Index# 19426
This seminar will explore some of the most profound questions humans have addressed. Of special concern will be questions about good and evil, justice and equality, freedom and autonomy, and the meaning of human existence. This seminar will be taught by a moral philosopher, and special emphasis will be laid on approaching these questions philosophically. But the seminar aims to combine literary, philosophical, and historical insights and perspectives in addressing these profound issues.
Readings may include Pascal’s Pensees, Kant’s Foundations of the Metaphysics of Morals, Northup’s Twelve Years a Slave, Nietzsche’s Geneology of Morals, Glover’s Humanity: A Moral History of the Twentieth Century, selected stories by Kafka, Levi’s Survival in Auschwitz, Spiegelman’s Maus, and selections from Martin Luther King Jr., including Letter from a Birmingham Jail. All these readings are absolutely first-rate, and some are amongst the most important and influential writings in the history of western thought.
The seminar will require significant amounts of reading and writing, regular attendance, and frequent participation in classroom discussion. It will emphasize critical thinking, careful writing, thoughtful expression, and deep reflection on fundamentally important issues. Students will be required to do regular short homework assignments and two papers (~ 7 - 9 pages and ~ 9 - 12 pages). Papers will be expected to combine rigor, analysis, and arguments with originality, insight, and depth.
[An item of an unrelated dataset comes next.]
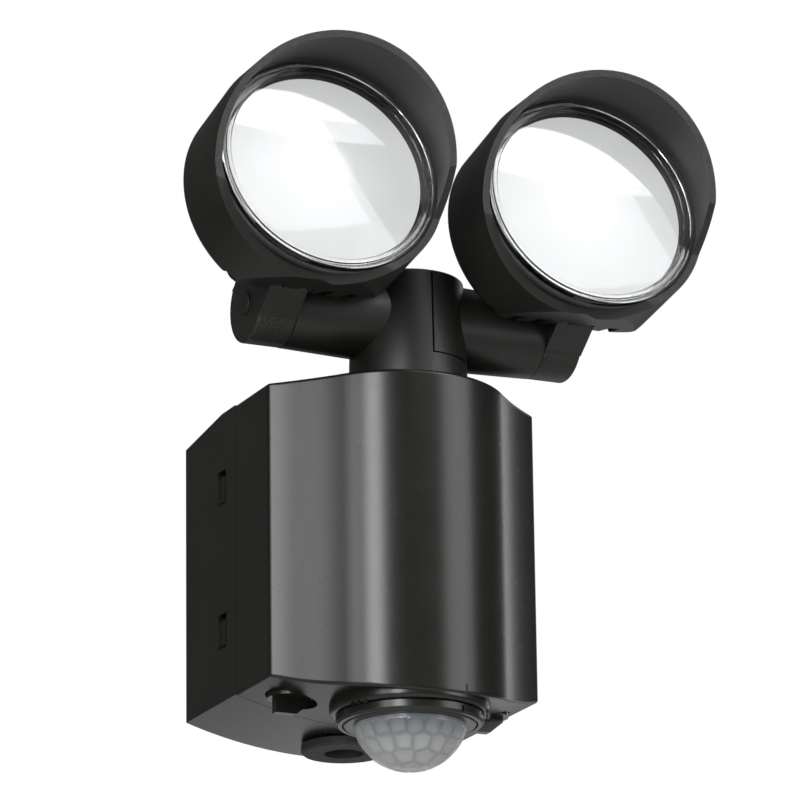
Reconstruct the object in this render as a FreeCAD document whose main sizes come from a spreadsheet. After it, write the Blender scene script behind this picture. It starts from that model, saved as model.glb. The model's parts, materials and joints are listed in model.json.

This seminar should be one of the most interesting and important classes that you ever take. With your help, it should also be a great deal of fun.
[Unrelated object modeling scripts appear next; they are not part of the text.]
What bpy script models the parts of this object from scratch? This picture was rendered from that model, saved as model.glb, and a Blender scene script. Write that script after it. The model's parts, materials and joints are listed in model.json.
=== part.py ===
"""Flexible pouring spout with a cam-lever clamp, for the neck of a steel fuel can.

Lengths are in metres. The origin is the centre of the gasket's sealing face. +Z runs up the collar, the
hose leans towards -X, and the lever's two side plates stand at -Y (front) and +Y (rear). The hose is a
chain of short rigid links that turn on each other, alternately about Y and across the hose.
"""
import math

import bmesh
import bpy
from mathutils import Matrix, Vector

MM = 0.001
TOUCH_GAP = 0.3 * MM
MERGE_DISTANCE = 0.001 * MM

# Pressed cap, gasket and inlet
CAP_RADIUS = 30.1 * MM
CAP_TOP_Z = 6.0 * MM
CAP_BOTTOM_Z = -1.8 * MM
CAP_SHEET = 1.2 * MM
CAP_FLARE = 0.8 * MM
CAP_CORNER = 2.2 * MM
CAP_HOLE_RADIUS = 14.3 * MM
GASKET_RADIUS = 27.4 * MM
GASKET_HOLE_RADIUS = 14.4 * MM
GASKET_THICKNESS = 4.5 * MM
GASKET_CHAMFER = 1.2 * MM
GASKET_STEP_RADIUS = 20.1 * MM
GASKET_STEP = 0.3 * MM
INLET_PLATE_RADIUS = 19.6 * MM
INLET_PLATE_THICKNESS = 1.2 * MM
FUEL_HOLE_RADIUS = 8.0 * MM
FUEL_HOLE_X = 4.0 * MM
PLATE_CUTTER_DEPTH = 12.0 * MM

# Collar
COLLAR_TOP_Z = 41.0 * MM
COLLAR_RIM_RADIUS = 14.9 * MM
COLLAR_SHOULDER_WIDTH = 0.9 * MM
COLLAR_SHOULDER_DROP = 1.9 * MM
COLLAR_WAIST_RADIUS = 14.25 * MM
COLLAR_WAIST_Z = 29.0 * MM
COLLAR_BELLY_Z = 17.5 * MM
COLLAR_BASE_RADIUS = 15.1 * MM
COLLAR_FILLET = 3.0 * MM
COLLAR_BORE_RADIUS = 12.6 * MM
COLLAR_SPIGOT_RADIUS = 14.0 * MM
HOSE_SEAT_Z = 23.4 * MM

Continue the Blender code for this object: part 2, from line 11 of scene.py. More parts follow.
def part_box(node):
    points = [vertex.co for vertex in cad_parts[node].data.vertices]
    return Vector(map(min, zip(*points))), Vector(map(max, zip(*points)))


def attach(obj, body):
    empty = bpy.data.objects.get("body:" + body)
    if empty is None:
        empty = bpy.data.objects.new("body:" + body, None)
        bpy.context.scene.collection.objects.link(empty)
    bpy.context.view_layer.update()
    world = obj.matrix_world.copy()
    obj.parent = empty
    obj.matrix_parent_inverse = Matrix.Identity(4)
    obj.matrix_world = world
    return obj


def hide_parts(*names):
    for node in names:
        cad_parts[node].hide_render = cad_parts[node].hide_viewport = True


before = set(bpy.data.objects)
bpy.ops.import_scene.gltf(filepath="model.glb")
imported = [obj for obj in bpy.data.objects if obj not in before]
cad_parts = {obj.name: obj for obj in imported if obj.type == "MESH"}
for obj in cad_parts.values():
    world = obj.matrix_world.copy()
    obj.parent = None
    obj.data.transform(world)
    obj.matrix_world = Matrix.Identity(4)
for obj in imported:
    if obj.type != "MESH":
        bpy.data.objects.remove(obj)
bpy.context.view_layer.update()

LARRY TEMKIN is Distinguished Professor of Philosophy at Rutgers University. A specialist in ethics and social and political philosophy, Temkin is one of the world’s foremost experts on equality and the nature of the good. Professor Temkin graduated number one from the University of Wisconsin at Madison with a B.A.-Honors Degree, and received his Ph.D. from Princeton University. Professor Temkin has received numerous honors and awards, including Fellowships from the Danforth Foundation, the Mellon Foundation, the National Humanities Center, Harvard University’s Program in Ethics and the Professions, All Souls College Oxford University, the National Institutes of Health, the Australian National University, and Princeton University, where he served as the Laurance S. Rockefeller Visiting Professor of Distinguished Teaching. Before moving to Rutgers, Professor Temkin taught at Rice University, where he won seven major teaching awards, including each of Rice’s highest teaching awards, as voted on by peers, current students, and former students. In addition, Temkin received Rutgers’s 2008 School of Arts and Sciences Award for Distinguished Contributions to Undergraduate Education. Temkin is also acutely aware that none of this means diddly-squat to current students. Nor should it!